El argumento central, el bíblico, de The Umbrella Academy: la idea supremacista de que siete wachis con dinero puedan salvar al mundo ante el apocalipsis inminente. Les siete viajan por el tiempo, y se agotan de tantas vidas simultáneas, de la responsabilidad de salvarnos. Este intento de generar identificación a través de chiques marcades por el hastío de ser especiales, el hastío de tener que dejar cada vida que construyen en alguna década para salvar a otres, no impacta como los afrofuturismos de los 70 y los volver al futuro de los 80 e incipientes 90.
Diferentes teóricos queer -recomendada colección Futuros Próximos de la editora Caja Negra- vienen trabajado sobre el problema del futuridad, la utopía, la necesidad de anhelos o la triste construcción del niñe como sujeto de reproducción y esperanza del porvenir. Pero también hay otras preocupaciones de futuro, de los anti futuros indígenas, con lemas que bien podrían ser de las canciones del Indio de Patricio Rey y sus Redonditos de Ricota. Estos auguran que el futuro llegó hace rato. Caminamos hacia el pasado al encuentro con nuestros ancestros, que los colonos inventaron la linealidad del tiempo organizado en principio-origen, medio-conflictos de fuerzas, desenlace o final. Esa coordenada temporal occidental de la que estamos presos constituyó la profecía auto cumplida del apocalipsis. Ese apocalipsis que en las tres temporadas de The Umbrella Academy es lo que mueve la acción, ya lo pasamos hace quinientos años occidentales y la amenaza constante del final no es otra cosa que fantasías utópicas del colono con el culo sucio lleno de futuros muertos.

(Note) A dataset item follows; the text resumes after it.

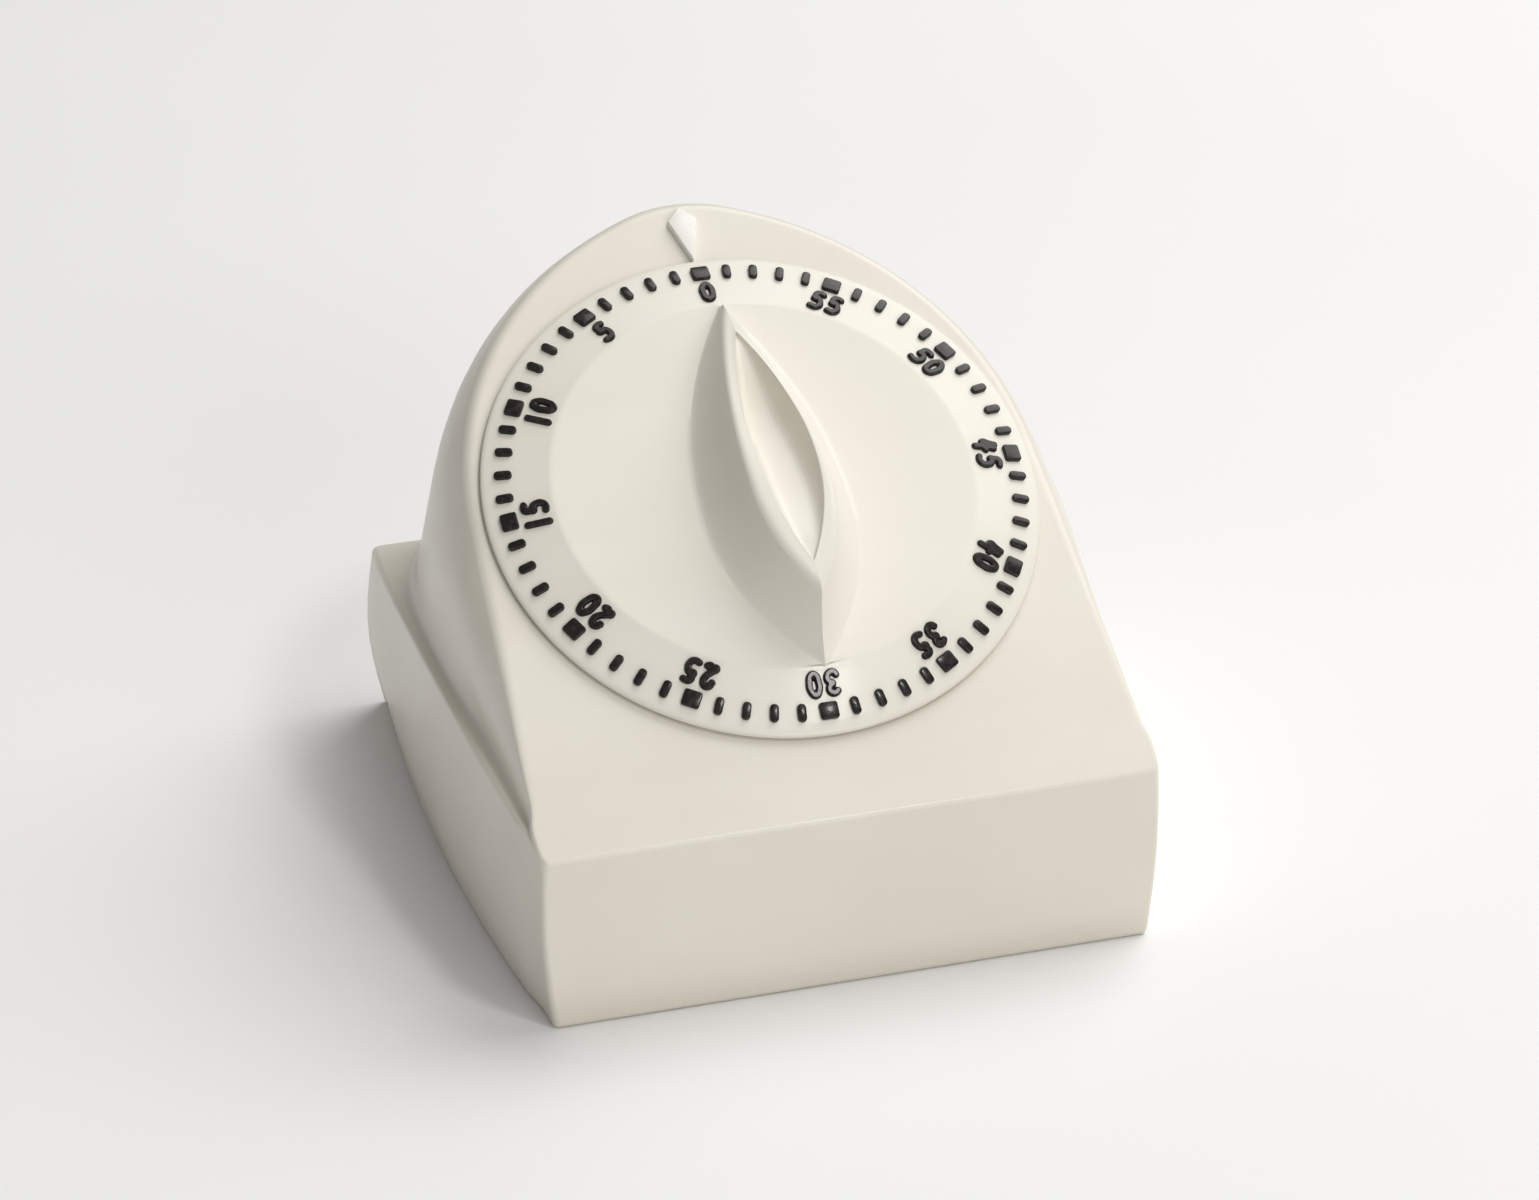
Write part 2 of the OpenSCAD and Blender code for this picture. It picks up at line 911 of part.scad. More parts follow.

Quizá Netflix jamás pueda construir ficciones con ciclos vitales menos lineales, ni los multiversos de Marvel alcanzan a constuitir esas ficcionales anticoloniales con futuros sin tiempo. Y aunque Viktor, el personaje de Elliot Page, eluda toda la narrativa trágica de lo trans, y se le respete cada vez su pronombre, su salida del armario sea simple como ir a la peluquería y que nadie dude jamás en aceptarlo o ubicarlo entre los muchachos de la familia como gran padrino de bodas, nuestros sueños tercermundistas se alejan de las narraciones perfectas. Este es, acaso, uno de esos sueños no colonizados que jamás entenderían.